His accent was East Texas, Louisiana border. They had sold their home 18 years ago and had been on the road ever since. No family, no friends, better that way. No ties.

He wandered off for a bit, but we must have passed some kind of sniff test because he was back a number of times over the next 16 hours or so. Never has a man tested my patience so much.

As we talked and his views emerged, one by one, it was clear that I must not offer any of my own dearly loved opinions under any circumstances.  As Himself figured this out, he took great pleasure in drawing the little man out on a range of topics dear to my heart.

Trump was a great man that was going to get this country back on track. “He’ll get rid of government”, he said as he surveyed his $250,000 motor home sitting on a State Park lot for $13 a night, “government has ruined this country.”

The media were a bunch of liberal nancies. Canadians a bunch of gubmint loving’ pussies.

He didn’t have much time for his neighbours to the south. I won’t repeat his remarks.

He held a special place in his cold mean little heart for the EPA.

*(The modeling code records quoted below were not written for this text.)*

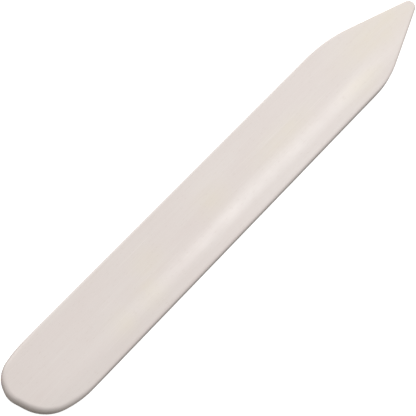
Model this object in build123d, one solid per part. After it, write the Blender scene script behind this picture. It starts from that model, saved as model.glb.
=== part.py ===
from build123d import *
import os
from math import copysign, radians, sqrt, tan

# Bone folder: a flat hand tool for creasing, scoring and burnishing paper, cut from a single strip of bone.
#
# Frame: +X runs along the tool to its point, +Y lies to the left of the point and +Z is up. The origin is
# the middle of the flat underside. Lengths are in millimetres and angles in degrees.

# Outline, seen from above: the corners of a straight-sided shape, anticlockwise from the left side of the
# round end, each rounded to a radius of its own. The blade narrows a little towards the shoulders. Shaped by
# hand, its two sides are not quite alike.
OUTLINE_CORNERS = [  # x, y, radius
    (-66.7, 9.91, 32.0),  # left edge, easing into the round end
    (-73.7, 8.75, 7.2),  # left of the round end
    (-76.55, 3.0, 5.4),  # middle of the round end
    (-74.0, -6.8, 10.2),  # right of the round end
    (-64.6, -9.92, 25.5),  # round end, easing into the right edge
    (54.9, -9.48, 26.0),  # right shoulder
    (79.55, 0.3, 1.7),  # tip
    (51.0, 9.47, 46.0),  # left shoulder
]
LENGTH = 152.4  # over the rounded outline
WIDTH = 19.8

# Upper side: flat from the left edge to one soft ridge, then a shallow bevel down to the right edge
THICKNESS = 3.4
UPPER_RIDGE_Y = -4.0
UPPER_RIDGE_RADIUS = 50.0
UPPER_BEVEL_ANGLE = 6.5
UPPER_TIP_DROP = 0.5
UPPER_ROUND_END_DROP = 0.15

# Underside: the flat that the tool rests on, with a slight bevel up to each edge
LOWER_RIDGE_Y = 6.2  # and its mirror image
LOWER_RIDGE_RADIUS = 20.0
LOWER_BEVEL_ANGLE = 3.5
LOWER_TIP_RISE = 0.3
LOWER_ROUND_END_RISE = 0.1

# The last stretch at each end, over which both sides curve towards each other
TIP_EASING_LENGTH = 28.0
ROUND_END_EASING_LENGTH = 12.0

EDGE_RADIUS = 0.6  # rounding above and below, all the way round
CLEARANCE = 3.0  # by which each trimming solid stands clear of the finished tool
REACH = WIDTH / 2 + CLEARANCE
UPRIGHT_TOLERANCE = 0.01  # largest Z of the unit normal on a face that counts as an upright wall


def rounded_face(corners):
    """A flat face whose corners, given as (x, y, radius), are rounded by tangent arcs."""
    points = [(x, y) for x, y, radius in corners]
    radii = [radius for x, y, radius in corners]
    return make_face(FilletPolyline(*points, radius=radii, close=True))


def sawn_strip():
    """The outline cut straight down through a strip that is thicker than the finished tool."""
    return Pos(0, 0, -CLEARANCE) * extrude(rounded_face(OUTLINE_CORNERS), THICKNESS + 2 * CLEARANCE)


def easing_arc(x, height, run, change):
    """An arc that leaves the level at x and has changed height by change after run, and then goes on."""
    radius = (run**2 + change**2) / (2 * change)
    reach = run + copysign(CLEARANCE, run)
    end_change = radius - copysign(sqrt(radius**2 - reach**2), change)
    return TangentArc((x, 0, height), (x + reach, 0, height + end_change), tangent=(run, 0, 0))


def side_line(height, round_end_change, tip_change):
    """A side's line from the round end to the tip: level, but curving to another height at each end."""
    level_start = -LENGTH / 2 + ROUND_END_EASING_LENGTH
    level_end = LENGTH / 2 - TIP_EASING_LENGTH
    round_end = easing_arc(level_start, height, -ROUND_END_EASING_LENGTH, round_end_change)
    level = Line((level_start, 0, height), (level_end, 0, height))
    point = easing_arc(level_end, height, TIP_EASING_LENGTH, tip_change)
    return Wire(level.edges() + point.edges() + round_end.edges())


def bevel_depth(ridge_y, angle):
    """How far a bevel has moved off the level by the time it is clear of the tool."""
    return (REACH - abs(ridge_y)) * tan(radians(angle))


def stock_behind(line, profile, back):
    """The stock behind one side. The side's profile, as (y, z, radius) corners from right to left, is closed
    through the height back, and that section is swept along the side's line."""
    section = rounded_face(profile + [(REACH, back, 0), (-REACH, back, 0)])
    return sweep(Plane(line @ 0, x_dir=(0, 1, 0), z_dir=line % 0) * section, path=line)


def stock_below_upper_side():
    profile = [
        (-REACH, -bevel_depth(UPPER_RIDGE_Y, UPPER_BEVEL_ANGLE), 0),
        (UPPER_RIDGE_Y, 0, UPPER_RIDGE_RADIUS),
        (REACH, 0, 0),
    ]
    line = side_line(THICKNESS, -UPPER_ROUND_END_DROP, -UPPER_TIP_DROP)
    return stock_behind(line, profile, -THICKNESS - CLEARANCE)


def stock_above_underside():
    rise = bevel_depth(LOWER_RIDGE_Y, LOWER_BEVEL_ANGLE)
    profile = [
        (-REACH, rise, 0),
        (-LOWER_RIDGE_Y, 0, LOWER_RIDGE_RADIUS),
        (LOWER_RIDGE_Y, 0, LOWER_RIDGE_RADIUS),
        (REACH, rise, 0),
    ]
    line = side_line(0, LOWER_ROUND_END_RISE, LOWER_TIP_RISE)
    return stock_behind(line, profile, THICKNESS + CLEARANCE)


def sharp_edges(blade):
    """The edges above and below the upright wall, all the way round."""
    walls = blade.faces().filter_by(lambda face: abs(face.normal_at().Z) < UPRIGHT_TOLERANCE)
    return walls.edges().filter_by(Axis.Z, reverse=True)


def bone_blade():
    """The whole tool: a sawn strip, worked down to its two sides and rounded along its edges."""
    blade = sawn_strip() & stock_below_upper_side() & stock_above_underside()
    return fillet(sharp_edges(blade), EDGE_RADIUS)


os.makedirs("parts", exist_ok=True)
export_step(bone_blade(), "parts/bone_blade.step")
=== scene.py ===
import bisect
import math
import bpy
from mathutils import Matrix, Vector, noise


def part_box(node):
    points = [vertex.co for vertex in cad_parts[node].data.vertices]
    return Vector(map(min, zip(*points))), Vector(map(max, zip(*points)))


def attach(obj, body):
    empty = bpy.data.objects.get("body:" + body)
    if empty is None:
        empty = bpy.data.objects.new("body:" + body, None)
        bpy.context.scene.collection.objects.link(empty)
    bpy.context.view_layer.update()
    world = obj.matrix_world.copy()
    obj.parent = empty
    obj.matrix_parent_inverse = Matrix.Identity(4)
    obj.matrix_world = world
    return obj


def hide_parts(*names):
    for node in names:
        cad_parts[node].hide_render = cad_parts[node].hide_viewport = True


# A bone folder on a pale floor. Everything is in metres, in the CAD frame: +X runs along the tool to its
# point, +Y is to the left of the point, +Z is up, and the tool's flat underside lies at z = 0.

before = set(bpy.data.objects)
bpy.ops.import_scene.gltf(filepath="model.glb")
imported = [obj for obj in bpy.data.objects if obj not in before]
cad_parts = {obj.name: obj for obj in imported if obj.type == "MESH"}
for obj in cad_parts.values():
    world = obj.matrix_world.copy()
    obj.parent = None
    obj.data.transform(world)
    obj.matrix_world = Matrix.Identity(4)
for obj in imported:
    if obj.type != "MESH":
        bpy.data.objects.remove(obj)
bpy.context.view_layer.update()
MM = 0.001
NODE = "bone_blade"
NODE_LOW, NODE_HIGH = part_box(NODE)
THICKNESS = NODE_HIGH[2] - NODE_LOW[2]
HALF_LENGTH = (NODE_HIGH[0] - NODE_LOW[0]) / 2
scene = bpy.context.scene

# ------------------------------------------------------------------ sizes of the blade

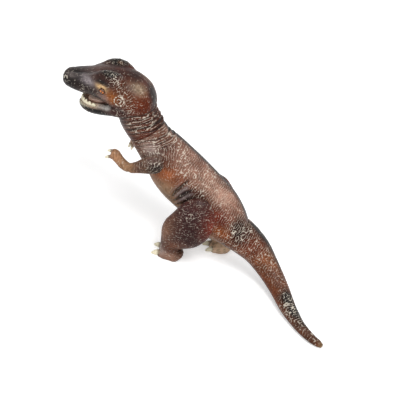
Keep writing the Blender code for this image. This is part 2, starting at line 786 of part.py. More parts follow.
# Path of each arm, from the shoulder seat to the palm: outward, forward and upward shares of the arm's
# reach, and half width and radius as shares of the arm's radius
LEFT_UPPER_ARM_SHARES = [
    (0.02, -0.14, 0.10, 0.60, 1.10),
    (0.06, -0.04, 0.04, 1.05, 2.10),
    (0.12, 0.14, -0.06, 1.20, 1.85),
    (0.14, 0.31, -0.17, 1.12, 1.28),
    (0.15, 0.46, -0.26, 1.05, 1.05),
]
LEFT_FOREARM_SHARES = [
    (0.15, 0.46, -0.26, 0.98, 0.98),
    (0.14, 0.60, -0.24, 1.05, 1.06),
    (0.12, 0.74, -0.17, 1.00, 1.04),
    (0.10, 0.84, -0.11, 1.10, 1.18),
    (0.09, 0.92, -0.10, 0.95, 1.05),
]
RIGHT_UPPER_ARM_SHARES = [
    (0.03, -0.08, 0.06, 0.75, 1.10),
    (0.07, 0.00, 0.03, 1.15, 2.20),
    (0.12, 0.12, -0.06, 1.25, 1.75),
    (0.13, 0.26, -0.13, 1.12, 1.25),
    (0.12, 0.38, -0.19, 1.00, 1.00),
]
RIGHT_FOREARM_SHARES = [
    (0.12, 0.38, -0.19, 0.95, 0.95),
    (0.06, 0.49, -0.16, 0.98, 0.98),
    (-0.01, 0.60, -0.15, 0.92, 0.95),
    (-0.05, 0.67, -0.19, 0.95, 1.02),
    (-0.06, 0.69, -0.27, 0.75, 0.80),
]

# Share of the way along a finger and the ring's size there as a share of the finger's radius
FINGER_RING_SHARES = ((0.0, 1.0), (0.5, 0.95), (0.85, 0.85), (1.0, 0.5))

# Fingers: name, root and tip as outward, forward and upward shares of the arm's reach
LEFT_FINGER_SHARES = [
    ("upper", (0.07, 0.83, -0.07), (0.05, 0.955, -0.085)),
    ("lower", (0.11, 0.82, -0.15), (0.12, 0.955, -0.195)),
]
RIGHT_FINGER_SHARES = [
    ("upper", (-0.07, 0.69, -0.23), (-0.09, 0.73, -0.35)),
    ("lower", (-0.03, 0.67, -0.26), (-0.04, 0.68, -0.42)),
]


def arm_point(side, shares):
    outward, forward, upward = shares
    return shoulder(side) + Vector((side * outward, -forward, upward)) * ARM_REACH


def make_finger(side, finger):
    root = arm_point(side, finger[1])
    way = arm_point(side, finger[2]) - root
    rows = []
    for share, size in FINGER_RING_SHARES:
        thick = FINGER_RADIUS * size
        rows.append([*(root + way * share), thick, thick, thick])
    return loft("finger", rows, 6, power=2.0, points=SMALL_RING_POINT_COUNT)


def make_finger_claw(side, finger, grow=0.0):
    tip = arm_point(side, finger[2])
    way = (tip - arm_point(side, finger[1])).normalized()
    hand = "left" if side > 0 else "right"
    root = tip - way * FINGER_CLAW_LENGTH * FINGER_CLAW_SUNK_SHARE
    return claw(f"{hand}_{finger[0]}_finger_claw", root, way, FINGER_CLAW_LENGTH, FINGER_CLAW_RADIUS,
                FINGER_CLAW_DROOP_SHARE, grow)


def limb(name, side, shares):
    rows = []
    for outward, forward, upward, wide, thick in shares:
        rows.append([*arm_point(side, (outward, forward, upward)), wide * ARM_RADIUS, thick * ARM_RADIUS,
                     thick * ARM_RADIUS])
    return loft(name, rows, 12, power=2.0, points=CAVITY_POINT_COUNT)


def make_arm(side):
    left = side > 0
    upper = LEFT_UPPER_ARM_SHARES if left else RIGHT_UPPER_ARM_SHARES
    fore = LEFT_FOREARM_SHARES if left else RIGHT_FOREARM_SHARES
    fingers = LEFT_FINGER_SHARES if left else RIGHT_FINGER_SHARES
    forms = [limb("upper_arm", side, upper), limb("forearm", side, fore)]
    forms += [make_finger(side, finger) for finger in fingers]
    arm = blend("left_arm" if left else "right_arm", forms, ARM_FACET_SHARE)
    outward = Vector((side, 0.0, 0.0))
    cut(arm, turning_room(shoulder(side) + outward * GAP, -outward, SHOULDER_ROOM_RADIUS))
    add(arm, plug("plug", shoulder(side), -outward, SHOULDER_PLUG_RADIUS))
    for finger in fingers:
        cut(arm, make_finger_claw(side, finger, GAP))
    return arm


# Assembly

def joint(name, point, axis, root):
    # Empty on a joint's axis, with its own Z along the axis
    empty = bpy.data.objects.new(name, None)
    bpy.context.scene.collection.objects.link(empty)
    turn = Vector(axis).to_track_quat("Z", "Y").to_matrix().to_4x4()
    empty.matrix_world = Matrix.Translation(Vector(point)) @ turn
    empty.parent = root
    return empty


def hang(pieces, parent, material):
    # Puts each piece's origin on its parent's and keeps the piece where it was modelled
    bpy.context.view_layer.update()
    for piece in pieces:
        piece.data.transform(parent.matrix_world.inverted())
        piece.parent = parent
        piece.data.materials.clear()
        piece.data.materials.append(material)
        piece.data.shade_smooth()
        piece.data.set_sharp_from_angle(angle=math.radians(40.0))


def centre_figure(root):
    # Moves the root so that the origin is the bottom centre of the whole figure's box
    bpy.context.view_layer.update()
    meshes = [obj for obj in bpy.data.objects if obj.type == "MESH"]
    corners = np.array([obj.matrix_world @ v.co for obj in meshes for v in obj.data.vertices])
    low = corners.min(axis=0)
    high = corners.max(axis=0)
    root.location = (-(low[0] + high[0]) / 2, -(low[1] + high[1]) / 2, -low[2])


def build():
    clear_scene()
    skin = vinyl("painted_soft_vinyl", (0.19, 0.06, 0.035), 0.42)
    horn = vinyl("cream_claw_vinyl", (0.78, 0.70, 0.42), 0.45)
    eye = vinyl("glossy_orange_eye", (0.75, 0.25, 0.04), 0.15)
    flesh = vinyl("pink_tongue_vinyl", (0.62, 0.28, 0.22), 0.4)
    root = bpy.data.objects.new("figure", None)
    bpy.context.scene.collection.objects.link(root)
    neck = joint("neck_swivel", neck_seam(), neck_way(), root)
    tail = joint("tail_swivel", tail_seam(), tail_way(), root)
    hang([make_torso()], root, skin)
    hang([make_head()], neck, skin)
    hang([make_eye(1), make_eye(-1)], neck, eye)
    hang([make_tongue()], neck, flesh)
    hang([make_teeth()], neck, horn)
    hang([make_tail()], tail, skin)
    sides = ((1, LEFT_STRIDE, LEFT_FINGER_SHARES), (-1, RIGHT_STRIDE, RIGHT_FINGER_SHARES))
    for side, stride, fingers in sides:
        hand = "left" if side > 0 else "right"
        swing = joint(f"{hand}_hip_swivel", hip(side), (1.0, 0.0, 0.0), root)
        hang([make_leg(side, stride)], swing, skin)
        hang([standing_claw(side, stride, toe) for toe in TOE_SHARES], swing, horn)
        reach = joint(f"{hand}_shoulder_swivel", shoulder(side), (1.0, 0.0, 0.0), root)
        hang([make_arm(side)], reach, skin)
        hang([make_finger_claw(side, finger) for finger in fingers], reach, horn)
    centre_figure(root)


build()
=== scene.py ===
# Looks of a toy dinosaur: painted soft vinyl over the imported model.
# Places are in millimetres from home, which lies on the floor, in the body's middle plane, 8 mm behind the
# hips.
import json
import math

import bmesh
import bpy
import numpy as np
from mathutils import Matrix, Vector


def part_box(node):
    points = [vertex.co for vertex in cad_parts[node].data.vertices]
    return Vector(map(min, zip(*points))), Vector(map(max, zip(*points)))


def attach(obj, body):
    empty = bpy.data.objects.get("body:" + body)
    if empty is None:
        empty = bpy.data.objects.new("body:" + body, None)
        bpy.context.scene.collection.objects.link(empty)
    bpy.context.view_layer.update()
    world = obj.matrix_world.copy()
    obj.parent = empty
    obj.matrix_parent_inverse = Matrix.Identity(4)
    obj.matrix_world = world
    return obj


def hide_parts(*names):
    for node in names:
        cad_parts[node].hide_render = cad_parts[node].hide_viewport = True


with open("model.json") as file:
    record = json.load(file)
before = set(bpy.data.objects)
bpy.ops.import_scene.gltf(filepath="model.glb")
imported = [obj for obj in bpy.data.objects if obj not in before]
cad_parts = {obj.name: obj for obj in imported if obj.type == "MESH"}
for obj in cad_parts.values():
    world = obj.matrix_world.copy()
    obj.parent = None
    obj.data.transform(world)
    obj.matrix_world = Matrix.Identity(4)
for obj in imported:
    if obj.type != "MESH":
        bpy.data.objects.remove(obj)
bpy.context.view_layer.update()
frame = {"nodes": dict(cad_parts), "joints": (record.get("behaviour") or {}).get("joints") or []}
print("frame loaded:", len(frame["nodes"]), "nodes")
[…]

“Climate change”, he spat out.  “Job-killing hippies working together to put families out of work.”

Himself raised the subject of Obama.

He stood up on his toes and stuck his head out on his scrawny old neck and gnashed his brand new false teeth at the thought of him. Just like a rooster.

Eventually we got rid of him and night fell and we lit a fire under the trees and watched huge barges being pulled up against the tide by little tug boats and wondered at how their captains steered the immense length of them up the river. Each barge carries the equivalent of 87 container trucks and they are up to 600 feet long. It was our last night by the river so we stayed up late listening to the water and the trees and counted our blessings that we lived in a country where such petty meanness and hate as we had listened to was not in power any more.